がん相談支援センターが行わなければならない業務は、厚生労働省からのお達しにより増加傾向にあり、その重要性は増している。ただ、無料相談であるゆえ病院内では非採算部門であり、どうも冷遇されている傾向にはある。

ひとまずそれはいいとして、ここで受ける相談のすべてに目を通していると、主治医とのコミュニケーションで不満のある患者さんが結構多いことに気づく。当院では、苦情は「患者相談」という別の部署があり、がん相談支援センターは苦情を言うための場所ではない。それでも、主治医の説明不足に話題がいってしまうことがかなりある。

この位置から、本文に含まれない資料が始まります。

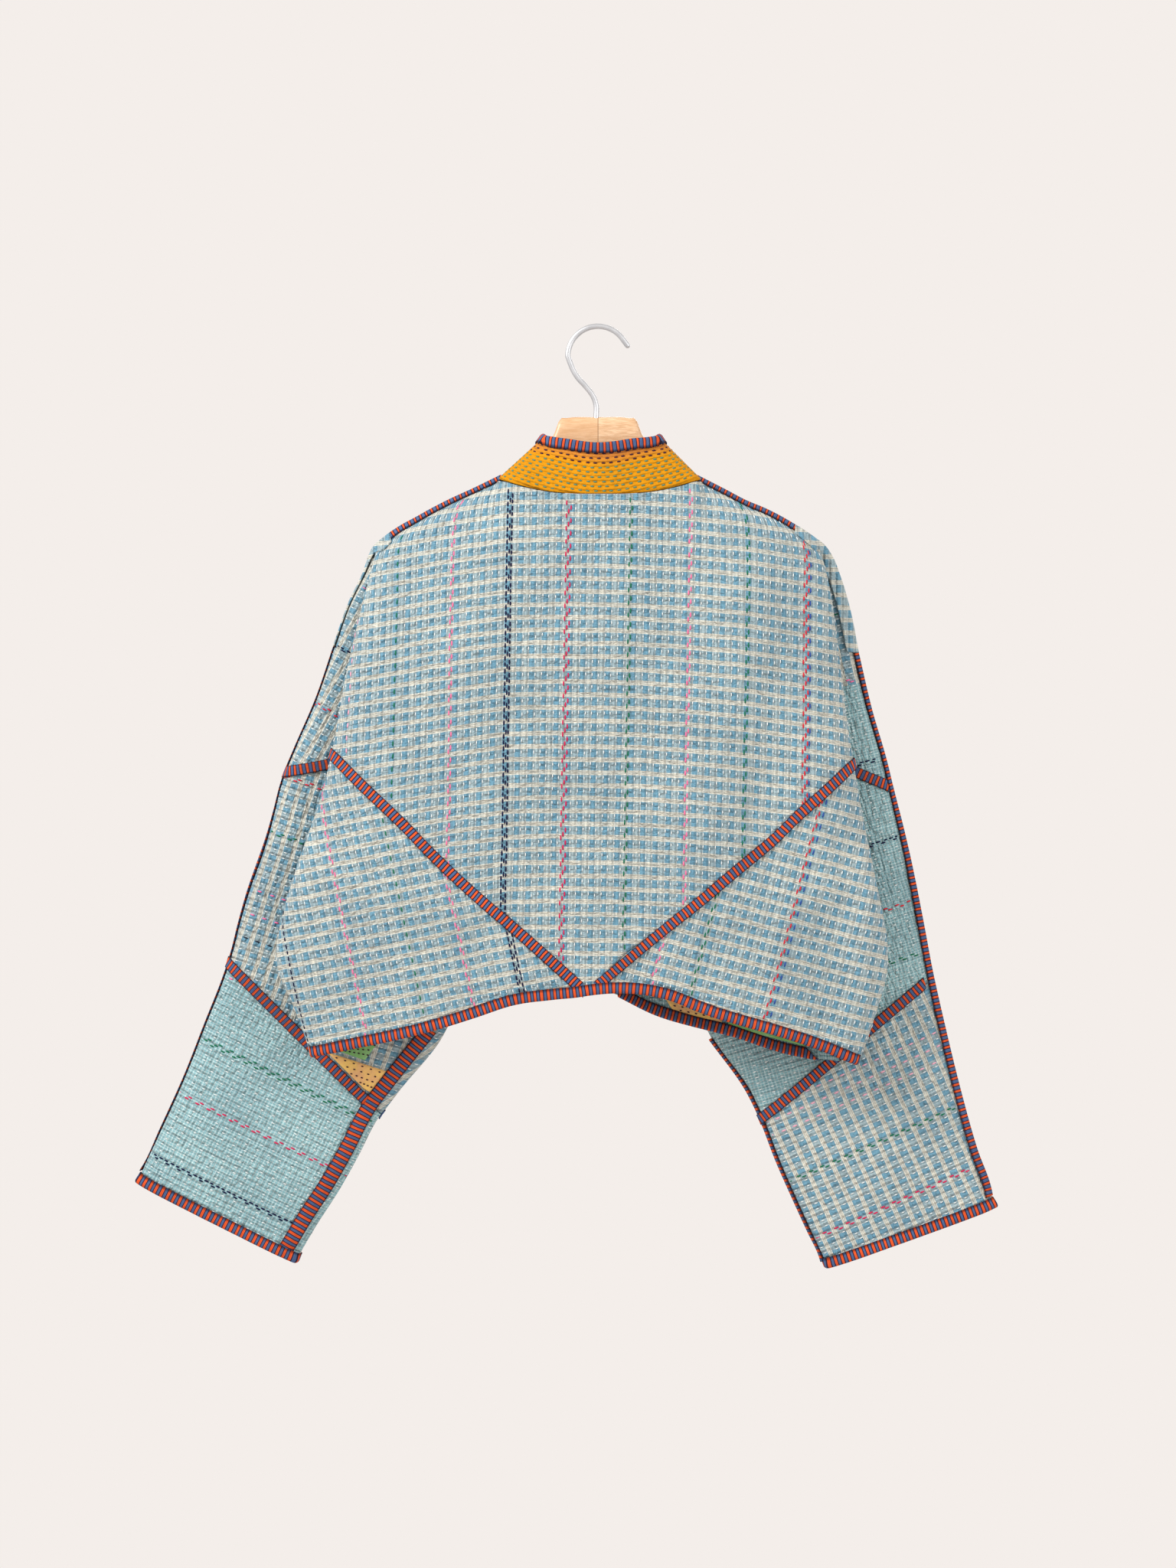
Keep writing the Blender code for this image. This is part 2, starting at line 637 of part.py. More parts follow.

外科医は進歩的な技術や、高度な技術、新しい術式、精密な手術、執刀数の多さなどにより、自信を高め、自己評価を上げている人も多い。確かに、下手よりは上手のほうがよかろう。しかし、それが患者さんの最も望むものなのかをよく考える必要がある。患者さんが最も望むものは、主治医との信頼関係、安心感、何でも聞ける人間関係である。極論すれば、どちらをとるか、と言われれば、技術の高さよりも信頼関係であると思う。高度で治る医療をしたとしても、受け手が満足していなければ、いい医師とはいえない。ぜひ、いい医師をめざしたい、と同時に、患者さんの満足度を測るシステム、さらには、それが医師への評価にもつながるようなシステムがあるといいと思う。